* _Problem to solve_: Give back the whole listing exactly as shown.

-- Begin Material --

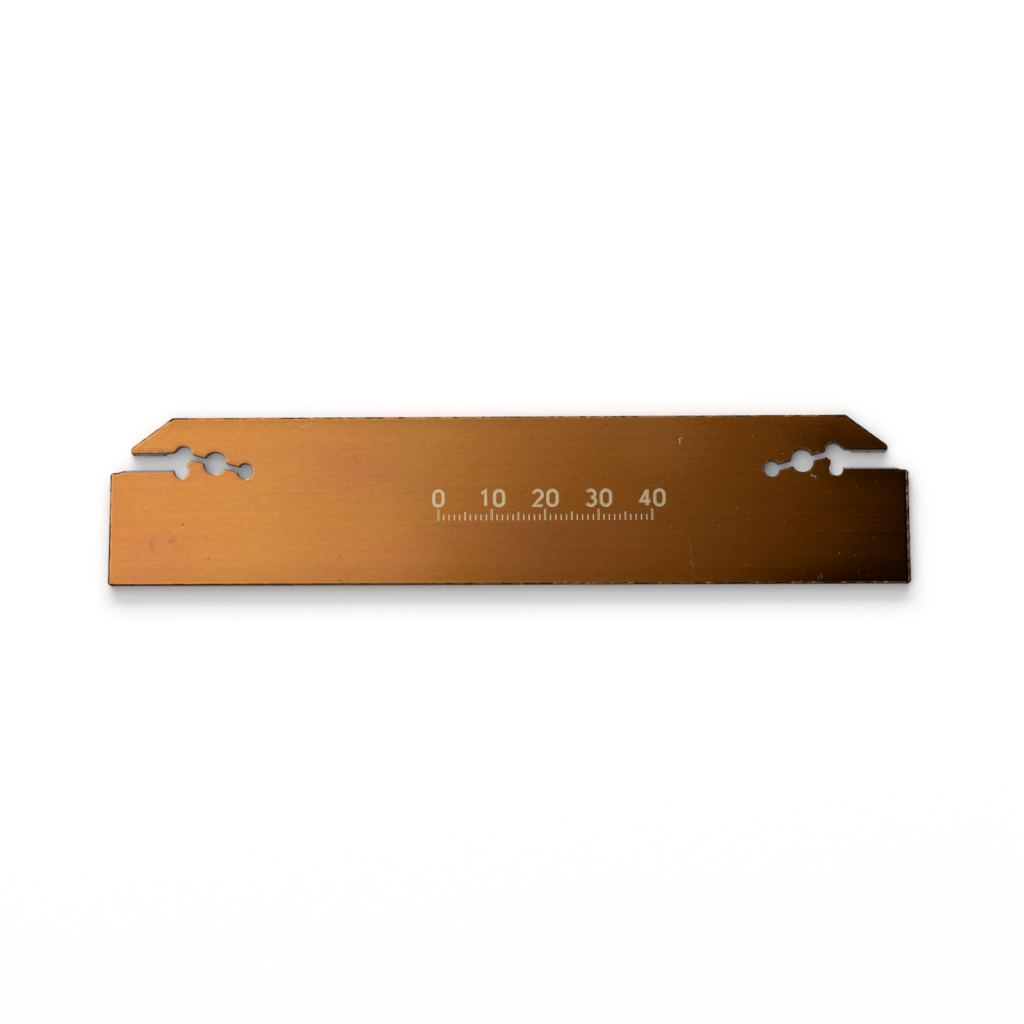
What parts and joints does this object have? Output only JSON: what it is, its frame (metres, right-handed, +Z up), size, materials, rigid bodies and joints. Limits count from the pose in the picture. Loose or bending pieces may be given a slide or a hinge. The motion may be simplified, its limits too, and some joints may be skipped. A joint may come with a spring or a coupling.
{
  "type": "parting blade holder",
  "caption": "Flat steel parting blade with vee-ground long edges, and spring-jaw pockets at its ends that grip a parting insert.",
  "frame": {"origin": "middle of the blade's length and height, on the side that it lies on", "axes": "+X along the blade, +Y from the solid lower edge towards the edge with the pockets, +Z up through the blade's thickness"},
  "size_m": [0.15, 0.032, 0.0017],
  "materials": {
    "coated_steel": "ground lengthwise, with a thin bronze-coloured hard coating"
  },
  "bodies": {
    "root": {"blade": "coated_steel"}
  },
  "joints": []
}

-- End Material --

* _Final answer_:
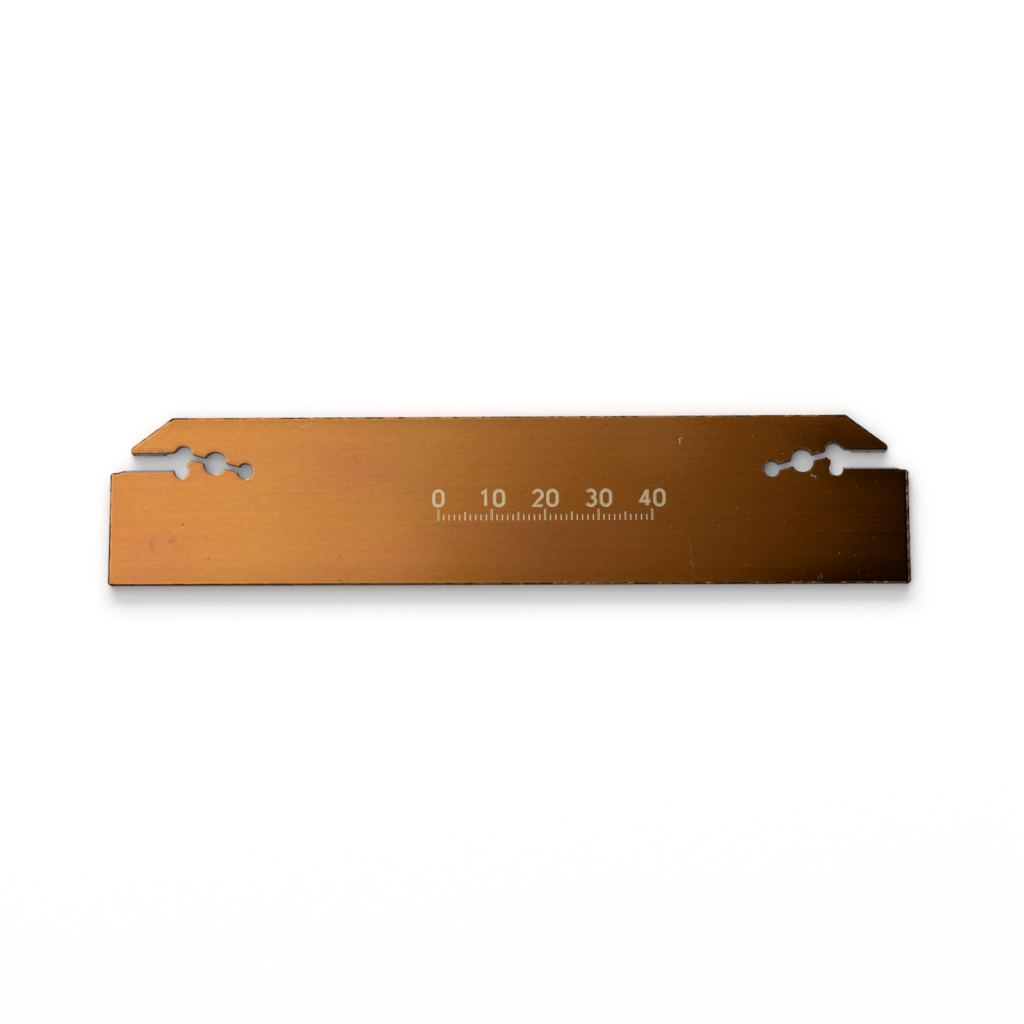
What parts and joints does this object have? Output only JSON: what it is, its frame (metres, right-handed, +Z up), size, materials, rigid bodies and joints. Limits count from the pose in the picture. Loose or bending pieces may be given a slide or a hinge. The motion may be simplified, its limits too, and some joints may be skipped. A joint may come with a spring or a coupling.
{
  "type": "parting blade holder",
  "caption": "Flat steel parting blade with vee-ground long edges, and spring-jaw pockets at its ends that grip a parting insert.",
  "frame": {"origin": "middle of the blade's length and height, on the side that it lies on", "axes": "+X along the blade, +Y from the solid lower edge towards the edge with the pockets, +Z up through the blade's thickness"},
  "size_m": [0.15, 0.032, 0.0017],
  "materials": {
    "coated_steel": "ground lengthwise, with a thin bronze-coloured hard coating"
  },
  "bodies": {
    "root": {"blade": "coated_steel"}
  },
  "joints": []
}